The fact that in real-life McGovern had run exactly that sort of campaign didn't deter the novelist. One of his TV commercials displayed all the headlines correctly laying the Watergate scandal on the Oval Office's doorstep—and when reporters ignored Watergate as an election issue, in an astonishing speech to a conference of UPI editors, McGovern yelled at them, calling Nixon's "the most corrupt administration in history...and every one of you in this room knows it." In another astonishing speech—well, it wasn't really a speech at all: instead, the candidate just played a recording of a Vietnam veteran saying, "I don't think the people really, really understand war and what's going on. We went into villages after they dropped napalm, and the human beings were fused together like pieces of metal that had been soldered."
If only elections could be framed as referenda on decency. If only someone shooting straight from the hip could call Americans to their better selves. If only ... then the world would change. This, more than any alleged policy extremism, was the soul of McGovernism. But Americans were not prepared to be called back to decency like that.

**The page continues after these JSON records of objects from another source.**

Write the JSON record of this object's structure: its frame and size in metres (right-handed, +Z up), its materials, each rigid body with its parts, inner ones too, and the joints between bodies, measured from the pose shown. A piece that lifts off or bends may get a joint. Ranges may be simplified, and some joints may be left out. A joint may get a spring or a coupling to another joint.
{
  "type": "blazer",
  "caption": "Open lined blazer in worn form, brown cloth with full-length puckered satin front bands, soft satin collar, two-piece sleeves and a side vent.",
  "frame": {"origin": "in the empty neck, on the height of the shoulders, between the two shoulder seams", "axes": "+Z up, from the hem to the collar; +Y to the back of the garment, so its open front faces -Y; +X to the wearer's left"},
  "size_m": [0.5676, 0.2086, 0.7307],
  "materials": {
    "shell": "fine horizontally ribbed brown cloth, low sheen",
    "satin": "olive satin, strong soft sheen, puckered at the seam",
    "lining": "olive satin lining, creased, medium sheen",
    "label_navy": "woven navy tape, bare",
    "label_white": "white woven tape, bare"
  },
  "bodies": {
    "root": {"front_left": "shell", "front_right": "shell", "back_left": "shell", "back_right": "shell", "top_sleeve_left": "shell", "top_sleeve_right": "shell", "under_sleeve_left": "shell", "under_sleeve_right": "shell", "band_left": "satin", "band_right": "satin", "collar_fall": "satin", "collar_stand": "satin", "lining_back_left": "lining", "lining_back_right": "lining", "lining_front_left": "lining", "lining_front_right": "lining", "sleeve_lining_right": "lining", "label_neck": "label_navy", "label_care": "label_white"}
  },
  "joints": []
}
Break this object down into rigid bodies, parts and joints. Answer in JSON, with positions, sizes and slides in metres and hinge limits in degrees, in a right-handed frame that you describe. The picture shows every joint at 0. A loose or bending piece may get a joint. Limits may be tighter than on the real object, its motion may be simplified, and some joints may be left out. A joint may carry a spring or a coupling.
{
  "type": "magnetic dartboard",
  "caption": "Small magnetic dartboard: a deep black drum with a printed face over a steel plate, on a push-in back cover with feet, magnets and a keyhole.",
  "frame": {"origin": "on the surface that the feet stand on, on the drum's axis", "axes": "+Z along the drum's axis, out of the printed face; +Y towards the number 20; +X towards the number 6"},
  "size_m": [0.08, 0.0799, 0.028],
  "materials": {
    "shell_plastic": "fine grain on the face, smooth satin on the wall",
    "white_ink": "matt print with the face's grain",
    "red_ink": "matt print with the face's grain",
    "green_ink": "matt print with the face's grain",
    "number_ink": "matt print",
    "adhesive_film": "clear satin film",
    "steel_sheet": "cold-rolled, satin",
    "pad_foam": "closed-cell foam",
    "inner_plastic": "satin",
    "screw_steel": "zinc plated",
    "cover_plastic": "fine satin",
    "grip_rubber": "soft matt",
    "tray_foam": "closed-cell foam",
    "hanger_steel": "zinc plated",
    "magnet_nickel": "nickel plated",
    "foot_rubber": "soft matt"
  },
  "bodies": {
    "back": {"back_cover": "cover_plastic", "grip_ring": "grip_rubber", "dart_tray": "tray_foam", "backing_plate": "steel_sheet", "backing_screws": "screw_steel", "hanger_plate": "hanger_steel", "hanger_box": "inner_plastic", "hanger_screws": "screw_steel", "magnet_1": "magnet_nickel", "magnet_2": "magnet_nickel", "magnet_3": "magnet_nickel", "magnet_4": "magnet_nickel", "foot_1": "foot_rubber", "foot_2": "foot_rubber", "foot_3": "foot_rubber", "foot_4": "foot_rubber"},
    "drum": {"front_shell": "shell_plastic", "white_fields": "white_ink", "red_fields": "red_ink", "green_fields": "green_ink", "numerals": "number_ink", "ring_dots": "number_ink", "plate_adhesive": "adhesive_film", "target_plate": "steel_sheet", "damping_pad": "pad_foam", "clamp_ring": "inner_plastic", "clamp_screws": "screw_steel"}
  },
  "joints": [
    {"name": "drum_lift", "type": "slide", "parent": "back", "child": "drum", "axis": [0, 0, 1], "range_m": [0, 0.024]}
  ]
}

McGovern likely never suspected what Nixon aide Pat Buchanan revealed in testimony to the Senate Watergate hearing: that one of the of the goals of the Nixon reelection campaign's dirty tricks was to manipulate all the other viable Democrats except for McGovern into destroying one another, because they thought McGovern would be easiest to beat. Indeed, political aggression from his opponents seemed to baffle him; he simply never saw it coming. He was a good man in politics, perhaps too good; Mr. Christian, an aide entitled his memoir about him. Although he was a funny sort of Christian. He never seemed to accept that we live in a fallen world.